EXERCISE REQUIREMENTS: Reproduce precisely the lines of the listing below, starting with the line that contains "# Captive screw, its" and stopping after the line that contains "record = json.load(file)"; include nothing else.

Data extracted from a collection
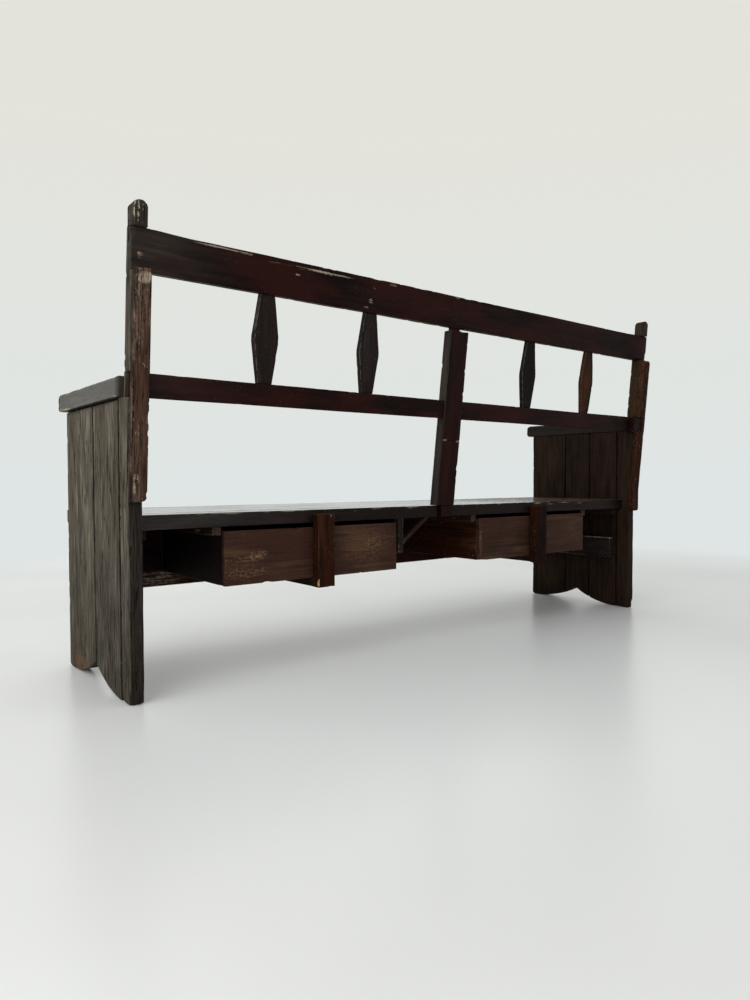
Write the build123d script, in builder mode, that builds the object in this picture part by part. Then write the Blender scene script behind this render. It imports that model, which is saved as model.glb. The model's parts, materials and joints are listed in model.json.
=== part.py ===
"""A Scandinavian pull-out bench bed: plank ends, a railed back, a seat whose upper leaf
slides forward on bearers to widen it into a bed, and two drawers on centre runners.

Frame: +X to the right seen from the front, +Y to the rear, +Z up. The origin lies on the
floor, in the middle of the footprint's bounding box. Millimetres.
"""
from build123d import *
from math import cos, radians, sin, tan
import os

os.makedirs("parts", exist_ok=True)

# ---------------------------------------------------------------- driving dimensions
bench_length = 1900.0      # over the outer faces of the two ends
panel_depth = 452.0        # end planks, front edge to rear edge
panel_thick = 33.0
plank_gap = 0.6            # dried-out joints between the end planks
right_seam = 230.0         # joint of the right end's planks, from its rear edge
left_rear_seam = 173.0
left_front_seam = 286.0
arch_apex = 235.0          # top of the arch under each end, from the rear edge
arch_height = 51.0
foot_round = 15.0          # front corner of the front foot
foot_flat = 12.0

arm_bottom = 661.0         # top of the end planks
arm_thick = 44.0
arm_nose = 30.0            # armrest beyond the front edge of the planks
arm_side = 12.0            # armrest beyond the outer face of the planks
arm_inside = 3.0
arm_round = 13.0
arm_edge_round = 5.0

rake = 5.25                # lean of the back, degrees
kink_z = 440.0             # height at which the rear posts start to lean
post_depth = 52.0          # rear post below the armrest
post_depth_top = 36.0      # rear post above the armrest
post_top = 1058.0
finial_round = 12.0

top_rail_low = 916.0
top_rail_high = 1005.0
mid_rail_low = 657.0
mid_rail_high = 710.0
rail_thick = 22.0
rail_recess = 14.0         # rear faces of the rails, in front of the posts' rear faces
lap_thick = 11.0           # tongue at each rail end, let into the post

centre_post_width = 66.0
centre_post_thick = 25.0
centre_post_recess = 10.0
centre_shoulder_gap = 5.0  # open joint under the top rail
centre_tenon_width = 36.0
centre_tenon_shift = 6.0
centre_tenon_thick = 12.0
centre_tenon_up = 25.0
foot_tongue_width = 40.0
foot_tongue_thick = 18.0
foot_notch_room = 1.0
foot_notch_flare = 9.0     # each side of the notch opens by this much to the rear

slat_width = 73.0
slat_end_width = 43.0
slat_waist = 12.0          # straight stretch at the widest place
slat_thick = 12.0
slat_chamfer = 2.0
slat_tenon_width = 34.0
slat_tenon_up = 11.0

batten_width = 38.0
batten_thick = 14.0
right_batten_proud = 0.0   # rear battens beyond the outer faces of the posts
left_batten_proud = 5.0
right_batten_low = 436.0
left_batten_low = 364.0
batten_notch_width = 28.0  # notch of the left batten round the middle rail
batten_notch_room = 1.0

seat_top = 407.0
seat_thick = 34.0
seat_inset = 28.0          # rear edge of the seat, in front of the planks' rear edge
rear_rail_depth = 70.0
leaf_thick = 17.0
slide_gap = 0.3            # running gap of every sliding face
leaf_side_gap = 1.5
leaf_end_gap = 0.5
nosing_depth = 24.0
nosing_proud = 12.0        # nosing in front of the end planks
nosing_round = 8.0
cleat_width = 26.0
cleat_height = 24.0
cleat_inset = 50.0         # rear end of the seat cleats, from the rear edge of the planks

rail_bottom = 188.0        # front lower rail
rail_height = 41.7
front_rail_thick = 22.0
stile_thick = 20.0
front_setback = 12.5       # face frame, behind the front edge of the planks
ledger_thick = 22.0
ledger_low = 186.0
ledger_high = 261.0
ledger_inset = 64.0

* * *

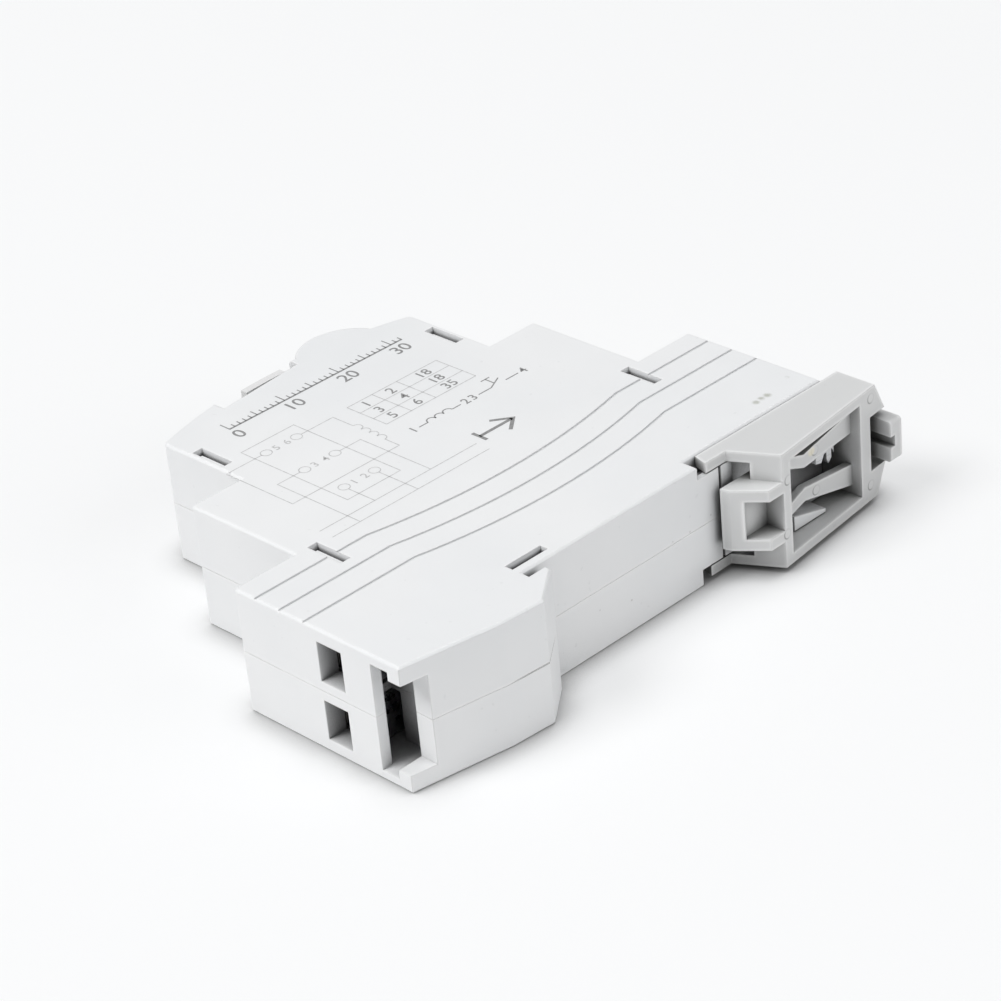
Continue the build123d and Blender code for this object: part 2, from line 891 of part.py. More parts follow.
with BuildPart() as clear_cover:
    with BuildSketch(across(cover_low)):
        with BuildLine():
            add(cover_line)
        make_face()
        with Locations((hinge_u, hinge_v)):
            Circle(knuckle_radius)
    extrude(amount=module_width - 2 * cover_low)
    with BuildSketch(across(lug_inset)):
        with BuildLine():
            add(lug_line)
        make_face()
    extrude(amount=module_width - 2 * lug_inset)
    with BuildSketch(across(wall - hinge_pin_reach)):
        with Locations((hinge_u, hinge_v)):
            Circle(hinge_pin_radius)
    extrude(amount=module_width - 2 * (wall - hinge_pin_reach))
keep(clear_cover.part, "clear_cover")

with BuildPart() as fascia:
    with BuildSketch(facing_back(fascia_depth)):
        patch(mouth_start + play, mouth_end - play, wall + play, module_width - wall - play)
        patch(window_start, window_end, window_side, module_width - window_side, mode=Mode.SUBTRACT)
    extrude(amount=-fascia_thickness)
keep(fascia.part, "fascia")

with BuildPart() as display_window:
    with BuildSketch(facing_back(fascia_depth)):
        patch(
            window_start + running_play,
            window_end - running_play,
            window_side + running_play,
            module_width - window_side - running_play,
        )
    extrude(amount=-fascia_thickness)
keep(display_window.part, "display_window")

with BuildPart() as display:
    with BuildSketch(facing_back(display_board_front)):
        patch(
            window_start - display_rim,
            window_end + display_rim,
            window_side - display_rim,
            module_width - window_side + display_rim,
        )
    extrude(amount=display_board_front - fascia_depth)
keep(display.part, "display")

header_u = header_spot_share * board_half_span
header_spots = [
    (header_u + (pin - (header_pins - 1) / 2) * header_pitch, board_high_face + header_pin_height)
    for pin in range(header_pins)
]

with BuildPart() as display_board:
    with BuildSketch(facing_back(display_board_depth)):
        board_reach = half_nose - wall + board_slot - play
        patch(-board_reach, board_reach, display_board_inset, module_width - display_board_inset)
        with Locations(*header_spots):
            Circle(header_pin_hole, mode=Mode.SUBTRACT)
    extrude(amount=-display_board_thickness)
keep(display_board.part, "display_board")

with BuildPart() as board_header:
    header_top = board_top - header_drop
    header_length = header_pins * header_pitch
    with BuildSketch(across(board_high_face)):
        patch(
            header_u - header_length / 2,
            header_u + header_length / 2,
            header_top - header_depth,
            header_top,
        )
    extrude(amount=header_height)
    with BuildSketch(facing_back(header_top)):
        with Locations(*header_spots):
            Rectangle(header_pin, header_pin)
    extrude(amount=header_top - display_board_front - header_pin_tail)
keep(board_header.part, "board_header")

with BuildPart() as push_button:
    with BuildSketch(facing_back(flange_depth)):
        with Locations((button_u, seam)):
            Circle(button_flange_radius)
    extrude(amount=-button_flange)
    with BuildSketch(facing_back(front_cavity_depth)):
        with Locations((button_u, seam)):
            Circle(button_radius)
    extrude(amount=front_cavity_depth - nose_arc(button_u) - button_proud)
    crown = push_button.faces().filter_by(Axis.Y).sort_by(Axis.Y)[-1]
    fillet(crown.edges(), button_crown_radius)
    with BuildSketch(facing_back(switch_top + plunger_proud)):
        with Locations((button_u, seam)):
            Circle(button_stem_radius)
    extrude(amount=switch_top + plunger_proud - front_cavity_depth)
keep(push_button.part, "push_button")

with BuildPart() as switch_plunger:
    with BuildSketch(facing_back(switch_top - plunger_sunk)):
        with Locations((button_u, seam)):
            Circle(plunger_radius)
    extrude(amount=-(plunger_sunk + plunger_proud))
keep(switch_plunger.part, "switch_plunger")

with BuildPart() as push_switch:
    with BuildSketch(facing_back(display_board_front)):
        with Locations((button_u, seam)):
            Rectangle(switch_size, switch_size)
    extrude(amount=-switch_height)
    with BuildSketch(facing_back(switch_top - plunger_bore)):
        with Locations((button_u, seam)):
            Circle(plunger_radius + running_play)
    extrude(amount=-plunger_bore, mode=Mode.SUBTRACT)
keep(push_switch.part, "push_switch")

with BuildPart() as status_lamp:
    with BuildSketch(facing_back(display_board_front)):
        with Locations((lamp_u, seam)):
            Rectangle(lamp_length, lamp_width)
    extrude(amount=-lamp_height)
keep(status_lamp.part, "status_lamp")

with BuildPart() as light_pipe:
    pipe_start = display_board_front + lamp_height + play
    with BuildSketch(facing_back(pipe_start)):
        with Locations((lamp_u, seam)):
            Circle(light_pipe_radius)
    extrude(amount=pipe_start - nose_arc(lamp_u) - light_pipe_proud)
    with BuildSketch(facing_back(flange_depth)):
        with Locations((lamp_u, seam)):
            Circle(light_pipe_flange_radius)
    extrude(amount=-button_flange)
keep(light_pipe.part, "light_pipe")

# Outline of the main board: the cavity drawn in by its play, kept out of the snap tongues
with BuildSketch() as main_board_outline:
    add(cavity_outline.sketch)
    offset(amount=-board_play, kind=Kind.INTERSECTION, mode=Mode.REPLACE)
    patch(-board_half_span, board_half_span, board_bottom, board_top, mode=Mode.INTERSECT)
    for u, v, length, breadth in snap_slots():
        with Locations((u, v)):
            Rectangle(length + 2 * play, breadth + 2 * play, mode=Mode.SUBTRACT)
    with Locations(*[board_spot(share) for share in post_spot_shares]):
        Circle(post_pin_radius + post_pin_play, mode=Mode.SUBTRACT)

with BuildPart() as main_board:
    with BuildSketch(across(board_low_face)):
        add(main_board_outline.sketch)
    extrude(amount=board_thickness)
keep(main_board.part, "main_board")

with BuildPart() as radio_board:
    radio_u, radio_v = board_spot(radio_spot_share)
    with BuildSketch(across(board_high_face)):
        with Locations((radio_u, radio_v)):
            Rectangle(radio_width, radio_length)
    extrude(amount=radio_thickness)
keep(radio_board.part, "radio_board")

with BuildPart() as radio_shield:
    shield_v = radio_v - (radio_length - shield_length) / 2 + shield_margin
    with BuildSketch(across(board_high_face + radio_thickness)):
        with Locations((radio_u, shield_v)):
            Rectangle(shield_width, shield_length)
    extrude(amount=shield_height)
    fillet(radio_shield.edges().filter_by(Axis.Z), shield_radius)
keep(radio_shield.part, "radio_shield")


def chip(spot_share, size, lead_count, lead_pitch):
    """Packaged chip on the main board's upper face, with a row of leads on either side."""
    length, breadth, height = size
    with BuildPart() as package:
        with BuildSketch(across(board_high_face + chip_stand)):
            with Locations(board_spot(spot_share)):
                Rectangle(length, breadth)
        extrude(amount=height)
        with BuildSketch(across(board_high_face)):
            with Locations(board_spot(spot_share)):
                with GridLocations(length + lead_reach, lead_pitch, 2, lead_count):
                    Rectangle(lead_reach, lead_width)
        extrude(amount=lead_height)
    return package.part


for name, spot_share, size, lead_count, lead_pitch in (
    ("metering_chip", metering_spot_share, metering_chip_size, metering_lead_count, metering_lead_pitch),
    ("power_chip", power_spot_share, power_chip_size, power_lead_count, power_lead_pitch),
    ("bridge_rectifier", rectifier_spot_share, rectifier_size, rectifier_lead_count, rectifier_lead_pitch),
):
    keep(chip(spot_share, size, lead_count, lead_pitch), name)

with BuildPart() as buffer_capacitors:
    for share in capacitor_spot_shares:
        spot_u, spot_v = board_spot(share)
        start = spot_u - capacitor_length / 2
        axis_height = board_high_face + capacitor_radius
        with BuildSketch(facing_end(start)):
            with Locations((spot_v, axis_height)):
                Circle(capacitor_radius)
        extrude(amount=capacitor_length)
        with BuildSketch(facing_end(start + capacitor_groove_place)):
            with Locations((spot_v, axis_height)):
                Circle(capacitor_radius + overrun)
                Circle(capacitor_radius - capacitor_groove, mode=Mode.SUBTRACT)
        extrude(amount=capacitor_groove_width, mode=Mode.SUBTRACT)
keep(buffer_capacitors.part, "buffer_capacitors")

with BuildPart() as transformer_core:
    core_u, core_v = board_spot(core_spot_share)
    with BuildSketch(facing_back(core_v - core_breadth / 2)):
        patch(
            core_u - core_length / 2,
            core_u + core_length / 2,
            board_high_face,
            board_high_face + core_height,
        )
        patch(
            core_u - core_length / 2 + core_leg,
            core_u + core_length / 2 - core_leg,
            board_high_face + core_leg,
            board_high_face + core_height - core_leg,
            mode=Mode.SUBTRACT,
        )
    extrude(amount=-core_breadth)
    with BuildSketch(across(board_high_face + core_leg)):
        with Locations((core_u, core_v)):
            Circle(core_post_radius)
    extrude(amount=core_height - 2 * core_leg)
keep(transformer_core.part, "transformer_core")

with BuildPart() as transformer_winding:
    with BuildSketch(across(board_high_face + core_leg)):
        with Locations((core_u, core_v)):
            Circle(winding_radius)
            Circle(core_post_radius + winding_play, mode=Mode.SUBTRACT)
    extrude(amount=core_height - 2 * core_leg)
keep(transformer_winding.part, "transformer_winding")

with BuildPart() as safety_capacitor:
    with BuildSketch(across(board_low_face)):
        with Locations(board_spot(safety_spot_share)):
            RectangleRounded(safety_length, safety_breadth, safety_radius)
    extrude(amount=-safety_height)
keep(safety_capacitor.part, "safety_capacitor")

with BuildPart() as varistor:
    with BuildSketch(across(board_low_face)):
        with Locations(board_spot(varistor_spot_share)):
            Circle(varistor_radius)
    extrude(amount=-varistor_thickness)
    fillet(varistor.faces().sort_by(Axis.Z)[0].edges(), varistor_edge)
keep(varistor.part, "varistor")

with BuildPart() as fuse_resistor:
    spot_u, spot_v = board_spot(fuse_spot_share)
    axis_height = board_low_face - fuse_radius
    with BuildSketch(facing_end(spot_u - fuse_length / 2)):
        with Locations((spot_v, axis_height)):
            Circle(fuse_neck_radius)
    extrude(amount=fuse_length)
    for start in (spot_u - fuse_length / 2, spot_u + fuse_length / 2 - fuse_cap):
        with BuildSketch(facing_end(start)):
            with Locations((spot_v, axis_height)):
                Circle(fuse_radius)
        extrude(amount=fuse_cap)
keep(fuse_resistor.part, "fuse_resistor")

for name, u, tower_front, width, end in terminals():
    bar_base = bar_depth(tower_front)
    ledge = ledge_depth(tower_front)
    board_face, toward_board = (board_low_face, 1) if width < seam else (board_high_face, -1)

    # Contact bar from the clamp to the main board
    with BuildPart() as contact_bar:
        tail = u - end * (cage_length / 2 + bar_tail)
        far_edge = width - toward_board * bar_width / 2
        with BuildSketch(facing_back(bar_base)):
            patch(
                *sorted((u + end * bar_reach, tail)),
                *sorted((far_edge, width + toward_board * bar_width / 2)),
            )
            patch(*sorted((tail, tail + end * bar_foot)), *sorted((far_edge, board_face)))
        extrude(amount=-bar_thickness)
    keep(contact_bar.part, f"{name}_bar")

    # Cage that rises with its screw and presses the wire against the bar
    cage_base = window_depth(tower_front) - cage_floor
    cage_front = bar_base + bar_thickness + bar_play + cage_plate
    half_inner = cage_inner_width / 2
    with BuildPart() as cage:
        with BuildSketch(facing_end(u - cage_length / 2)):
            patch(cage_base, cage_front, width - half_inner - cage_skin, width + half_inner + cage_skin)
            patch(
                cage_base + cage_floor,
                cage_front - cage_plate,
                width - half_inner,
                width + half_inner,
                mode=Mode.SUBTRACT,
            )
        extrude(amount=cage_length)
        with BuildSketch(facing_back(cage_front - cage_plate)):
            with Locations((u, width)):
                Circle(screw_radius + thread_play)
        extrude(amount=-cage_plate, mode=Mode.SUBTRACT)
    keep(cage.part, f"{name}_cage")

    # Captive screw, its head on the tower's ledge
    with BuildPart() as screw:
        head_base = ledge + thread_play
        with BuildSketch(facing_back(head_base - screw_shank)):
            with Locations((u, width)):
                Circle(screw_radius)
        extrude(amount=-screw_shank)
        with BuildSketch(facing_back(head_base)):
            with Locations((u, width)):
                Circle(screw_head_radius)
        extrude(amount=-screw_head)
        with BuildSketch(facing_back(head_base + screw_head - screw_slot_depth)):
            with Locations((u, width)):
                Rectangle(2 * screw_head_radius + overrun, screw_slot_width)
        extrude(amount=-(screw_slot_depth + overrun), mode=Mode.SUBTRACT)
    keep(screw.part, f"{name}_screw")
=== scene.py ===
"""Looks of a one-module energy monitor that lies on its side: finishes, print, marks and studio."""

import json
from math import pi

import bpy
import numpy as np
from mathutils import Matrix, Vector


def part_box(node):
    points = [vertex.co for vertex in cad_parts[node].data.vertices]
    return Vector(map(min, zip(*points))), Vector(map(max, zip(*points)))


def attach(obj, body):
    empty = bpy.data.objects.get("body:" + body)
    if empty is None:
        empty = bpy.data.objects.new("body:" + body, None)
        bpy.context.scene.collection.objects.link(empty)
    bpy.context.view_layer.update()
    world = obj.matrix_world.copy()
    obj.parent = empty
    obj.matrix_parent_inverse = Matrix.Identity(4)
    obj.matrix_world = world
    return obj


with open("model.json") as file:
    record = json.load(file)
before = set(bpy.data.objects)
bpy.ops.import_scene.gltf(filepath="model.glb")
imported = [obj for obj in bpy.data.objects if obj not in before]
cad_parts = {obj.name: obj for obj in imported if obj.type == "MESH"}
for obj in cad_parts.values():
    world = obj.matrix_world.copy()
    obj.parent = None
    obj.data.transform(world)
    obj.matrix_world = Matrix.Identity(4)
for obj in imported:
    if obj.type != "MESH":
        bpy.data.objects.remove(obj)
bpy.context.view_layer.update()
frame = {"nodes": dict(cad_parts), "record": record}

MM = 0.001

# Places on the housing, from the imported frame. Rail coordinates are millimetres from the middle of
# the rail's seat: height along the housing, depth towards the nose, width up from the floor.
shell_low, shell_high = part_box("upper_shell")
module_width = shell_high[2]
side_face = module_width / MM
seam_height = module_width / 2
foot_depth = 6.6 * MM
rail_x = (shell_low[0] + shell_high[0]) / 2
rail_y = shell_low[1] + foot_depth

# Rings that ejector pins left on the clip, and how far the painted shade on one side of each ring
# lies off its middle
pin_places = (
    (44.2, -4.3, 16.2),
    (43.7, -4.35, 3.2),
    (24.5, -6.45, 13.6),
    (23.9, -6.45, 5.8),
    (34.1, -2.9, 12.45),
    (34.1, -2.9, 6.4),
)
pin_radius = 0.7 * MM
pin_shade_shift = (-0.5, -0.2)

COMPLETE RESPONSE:
    # Captive screw, its head on the tower's ledge
    with BuildPart() as screw:
        head_base = ledge + thread_play
        with BuildSketch(facing_back(head_base - screw_shank)):
            with Locations((u, width)):
                Circle(screw_radius)
        extrude(amount=-screw_shank)
        with BuildSketch(facing_back(head_base)):
            with Locations((u, width)):
                Circle(screw_head_radius)
        extrude(amount=-screw_head)
        with BuildSketch(facing_back(head_base + screw_head - screw_slot_depth)):
            with Locations((u, width)):
                Rectangle(2 * screw_head_radius + overrun, screw_slot_width)
        extrude(amount=-(screw_slot_depth + overrun), mode=Mode.SUBTRACT)
    keep(screw.part, f"{name}_screw")
=== scene.py ===
"""Looks of a one-module energy monitor that lies on its side: finishes, print, marks and studio."""

import json
from math import pi

import bpy
import numpy as np
from mathutils import Matrix, Vector


def part_box(node):
    points = [vertex.co for vertex in cad_parts[node].data.vertices]
    return Vector(map(min, zip(*points))), Vector(map(max, zip(*points)))


def attach(obj, body):
    empty = bpy.data.objects.get("body:" + body)
    if empty is None:
        empty = bpy.data.objects.new("body:" + body, None)
        bpy.context.scene.collection.objects.link(empty)
    bpy.context.view_layer.update()
    world = obj.matrix_world.copy()
    obj.parent = empty
    obj.matrix_parent_inverse = Matrix.Identity(4)
    obj.matrix_world = world
    return obj


with open("model.json") as file:
    record = json.load(file)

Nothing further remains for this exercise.